Aber wie heißt es so schön: Gestorben wird immer respektive „I’ll never get out of this world alive“ (Blessing)! Allein der Weg dorthin ist bisweilen etwas verworren. Wer könnte das besser wissen als ein Country-Barde von der „wrong side of the road“. So schlägt sich Steve Earles Protagonist, ein drogenabhängiger Abtreibungsarzt, nicht nur mit seiner Sucht herum, sondern auch mit dem zeckigen Gespenst des Übervaters der amerikanischen Folkmusic, Hank Williams, dessen höllische Rückenschmerzen Doc dereinst mit Morphiumspritzen bekämpfte. Eine romantische Liebeserklärung an das Leben, bei der ein wundersames Nahuatl-Mädchen seine Finger im Spiel hat. / Weit weniger zierlich nimmt sich hingegen die Wuchtbrumme Blueberry aus, die als hedonistischer Gegenentwurf ihren in strenger Askese dem Lebensabend zustrebenden Vater in eine verwegene Symbiose mit einem alten Traktor treibt. Aber ein Körper ist keine Maschine, und so wird es auch in Josh Weils Motorlove-Novelle „Das neue Tal“ (Dumont) irgendwann Zeit, sich auf die Reise zu machen. / Rest in Peace! Vielleicht sollte man sich in einer „ausgebrannten“ Welt früher mit diesem Gedanken beschäftigen und rechtzeitig von dem über menschliche Gleise bretternden Multitasking-Hochgeschwindigkeitszug abspringen.
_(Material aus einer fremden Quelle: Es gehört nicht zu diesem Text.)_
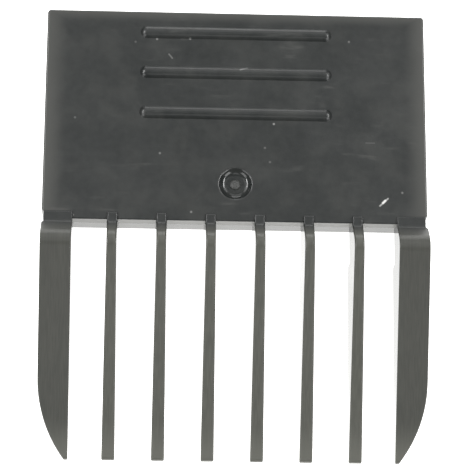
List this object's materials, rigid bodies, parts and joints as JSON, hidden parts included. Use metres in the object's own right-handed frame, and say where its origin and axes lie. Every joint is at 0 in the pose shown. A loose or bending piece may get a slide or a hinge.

Annie Proulx jedenfalls hat ihre Ruhe gefunden, sich „Ein Haus in der Wildnis“ (Luchterhand) errichtet, um der Ursprünglichkeit von Fauna & Flora, Mensch & Natur und nicht zuletzt ihres eigenen Lebens zu frönen. Da erhält der Begriff Friedhof eine viel lebendigere Bedeutung.